If Google already has the best Android apps, what's the problem?

This is one of the big communication challenges for the EC. Most people will interpret its actions as interfering with a system that already works. But what worries the continent's antitrust regulators isn't the current quality of Google's services, it's the opportunity for outsiders to step in and offer something potentially better (or at least competitive). Amazon and Yandex both have Android app stores as well, with the latter also offering a web search engine like Microsoft's Bing. None of those are superior to Google's software today, which makes their absence from most Android phones unproblematic today. The EC is objecting to the anti-competitive practices that Google engages in to ensure that any threat posed by Yandex or Bing is averted before an Android smartphone is even purchased, forestalling any chance of competition in the future.

Google's financial incentives aren't a problem, but the attached conditions are

The EC doesn't dispute the fairness of Google's victories up to this point, or that the company has merited its present leading position. While identifying "significant financial incentives" provided by Google to mobile manufacturers and carriers, the EC also doesn't take issue with these incentives per se. The regulators' quarrel is with the conditions that Google attaches to the financial benefits it offers to its contracting partners. Europe's concern is about the competition-stifling effects of Google being Android's final app arbiter — the whole issue hinges on the Play Store and Google's control of who gets to access it.

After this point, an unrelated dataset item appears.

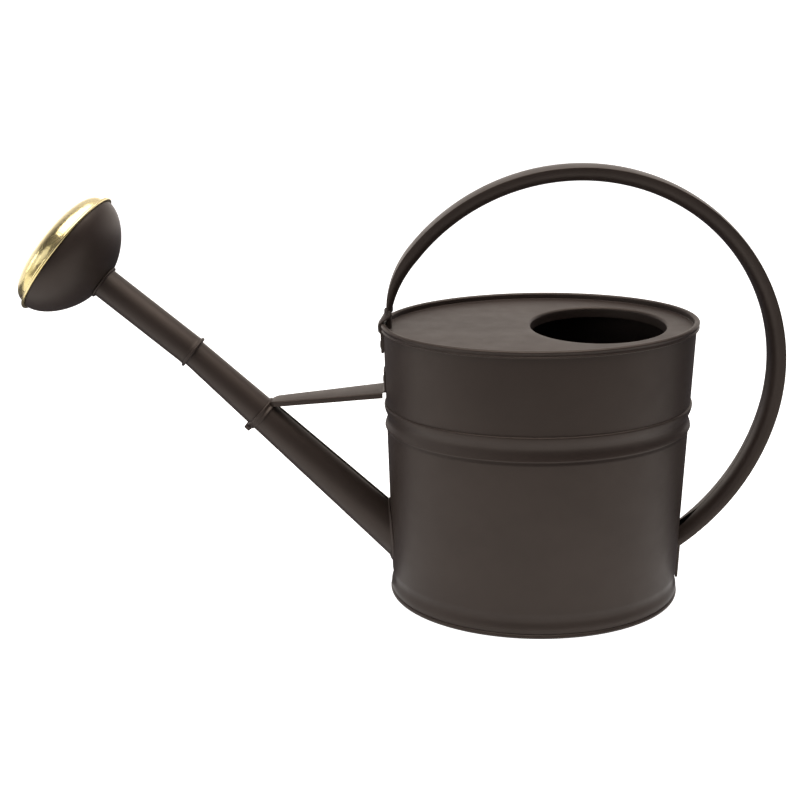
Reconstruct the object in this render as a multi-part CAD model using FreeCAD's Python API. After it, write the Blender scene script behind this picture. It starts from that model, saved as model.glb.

Why is Google being investigated about this and not Apple?

There's a question of fairness to be asked when considering Google's nearest mobile competitor. Apple has erected a much more stringent, overtly exclusionary walled garden around its iPhone and iOS software. It too commands a vast and vastly profitable app store, and it too can be said to exercise much of its power to restrict rather than expand the choice of its users.

The whole issue hinges on control of the Play Store

The difference, ultimately, is one of scale. Apple is only dominant over iPhones, and even though the company makes it hard to switch away from iOS and its related services and ecosystem tie-ins, the Android alternative is always there (and getting better all the time). On the other hand, the EC's objections specifically point out that "Android is used on virtually all smartphones and tablets in the lower price range, which are bought by the majority of customers."

If Apple were to sell a truly cheap iPhone, or if all the abortive Android rivals from the likes of Jolla, Firefox OS, or Ubuntu could actually register some meaningful sales, the EC's Android objections would probably dissipate over time. But as things stand, Google is the giant elephant in the mobile ecosystem, suffocating all other competitors.

What happens next?

The European Commission's objections have been directed to both Google and its parent company Alphabet Inc. It's now up to Google to provide a formal response, which is likely to be followed by a fresh round of negotiations and cajoling as both parties try to avoid the necessity for fines. Those could stretch into the billions of dollars, up to 10 percent of Google's annual revenues, but the European authorities tend to prefer using the threat of sanctions over actual impositions.

"We are thankful for Android’s success and we understand that with success comes scrutiny."

Speaking on Google's behalf, Android chief Hiroshi Lockheimer has said, "We are thankful for Android’s success and we understand that with success comes scrutiny. We look forward to discussing these issues in more detail with the European Commission over the months ahead." The likely outcome is that we will indeed see many more months, probably years, of back and forth before a compromise is worked out.

In spite of the typically slow pace of the EC's antitrust investigations, their influence should not be underestimated. Google's European practices are also its global ones, so any concessions made on this continent will have a bearing on how Google conducts its Android business around the world.